> _Information shown_:

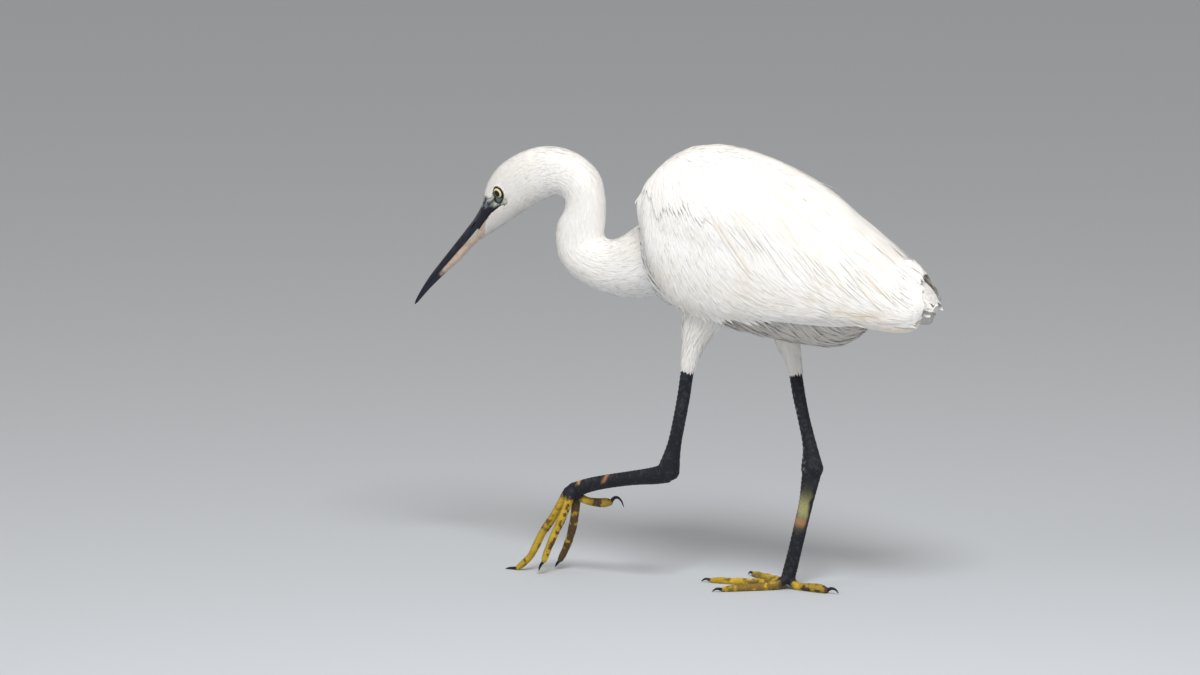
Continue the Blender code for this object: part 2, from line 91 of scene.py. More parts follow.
TIBIA = {"left": [(-35.3, -21, 160.0, TIBIA_R), (-38.5, -20.8, 140, TIBIA_R), (-42.3, -20.6, 121, 3.9),
                  (-46.6, -20.3, 102, 4.3), (-51.2, -20, 83.6, ANKLE_R)],
         "right": [(30.9, 17.8, 157.0, TIBIA_R), (34.2, 17.2, 140, TIBIA_R), (39.0, 16.4, 121, 3.7),
                   (43.9, 15.4, 103, 4.4), (46.2, 14.5, 87.3, ANKLE_R)]}
TARSUS = {"left": [(-51.8, -20, 82.2, 6.0), (-62.0, -19.3, 79.2, 5.2), (-78.0, -18.0, 76.2, 4.4),
                   (-98.0, -15.8, 72.0, TARSUS_R), (-116.0, -13.3, 67.3, 4.2), (-131.5, -11, 61.5, 4.5)],
          "right": [(46.2, 14.5, 85.8, 6.0), (44.8, 13.9, 78.0, 5.4), (42.0, 12.9, 62.0, 4.3),
                    (38.2, 11.4, 44.0, TARSUS_R), (34.0, 9.6, 24.0, 4.1), (30.6, 8.2, 9.2, 4.3)]}
LEFT_TOES = {
    "outer": [(-131.0, -14.6, 60.5), (-135.8, -17.0, 45.5), (-141.2, -19.0, 32.3), (-146.2, -20.4, 20.5), (-149.8, -21.0, 10.6)],
    "middle": [(-135.5, -11.0, 60.5), (-146.2, -11.0, 42.6), (-156.4, -11.2, 27.6), (-164.8, -11.4, 11.6), (-175.0, -11.6, 1.7)],
    "inner": [(-130.2, -7.8, 58.5), (-133.6, -4.2, 41.0), (-138.4, -1.2, 26.1), (-143.6, 0.8, 15.0), (-148.0, 2.2, 7.6)],
    "hind": [(-129.5, -9.4, 57.6), (-121.0, -8.8, 54.4), (-112.0, -7.9, 53.6), (-104.0, -7.2, 54.4)]}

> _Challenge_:
Take the lines above and print them exactly.

> _Full response_:
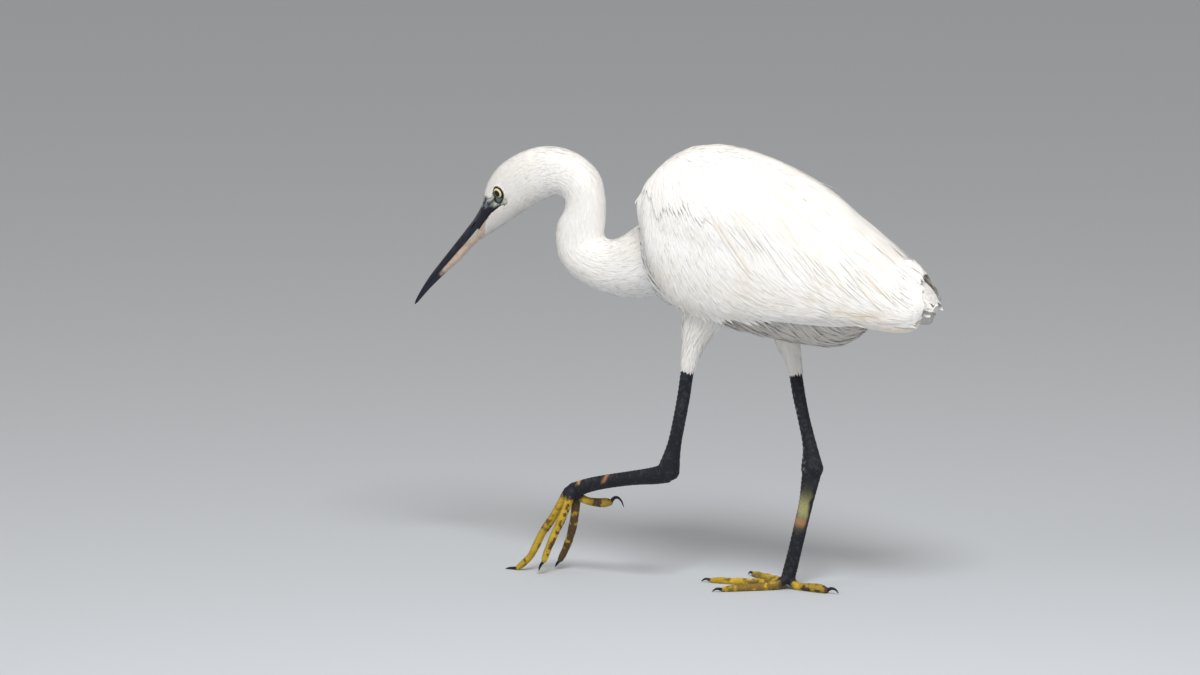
Continue the Blender code for this object: part 2, from line 91 of scene.py. More parts follow.
TIBIA = {"left": [(-35.3, -21, 160.0, TIBIA_R), (-38.5, -20.8, 140, TIBIA_R), (-42.3, -20.6, 121, 3.9),
                  (-46.6, -20.3, 102, 4.3), (-51.2, -20, 83.6, ANKLE_R)],
         "right": [(30.9, 17.8, 157.0, TIBIA_R), (34.2, 17.2, 140, TIBIA_R), (39.0, 16.4, 121, 3.7),
                   (43.9, 15.4, 103, 4.4), (46.2, 14.5, 87.3, ANKLE_R)]}
TARSUS = {"left": [(-51.8, -20, 82.2, 6.0), (-62.0, -19.3, 79.2, 5.2), (-78.0, -18.0, 76.2, 4.4),
                   (-98.0, -15.8, 72.0, TARSUS_R), (-116.0, -13.3, 67.3, 4.2), (-131.5, -11, 61.5, 4.5)],
          "right": [(46.2, 14.5, 85.8, 6.0), (44.8, 13.9, 78.0, 5.4), (42.0, 12.9, 62.0, 4.3),
                    (38.2, 11.4, 44.0, TARSUS_R), (34.0, 9.6, 24.0, 4.1), (30.6, 8.2, 9.2, 4.3)]}
LEFT_TOES = {
    "outer": [(-131.0, -14.6, 60.5), (-135.8, -17.0, 45.5), (-141.2, -19.0, 32.3), (-146.2, -20.4, 20.5), (-149.8, -21.0, 10.6)],
    "middle": [(-135.5, -11.0, 60.5), (-146.2, -11.0, 42.6), (-156.4, -11.2, 27.6), (-164.8, -11.4, 11.6), (-175.0, -11.6, 1.7)],
    "inner": [(-130.2, -7.8, 58.5), (-133.6, -4.2, 41.0), (-138.4, -1.2, 26.1), (-143.6, 0.8, 15.0), (-148.0, 2.2, 7.6)],
    "hind": [(-129.5, -9.4, 57.6), (-121.0, -8.8, 54.4), (-112.0, -7.9, 53.6), (-104.0, -7.2, 54.4)]}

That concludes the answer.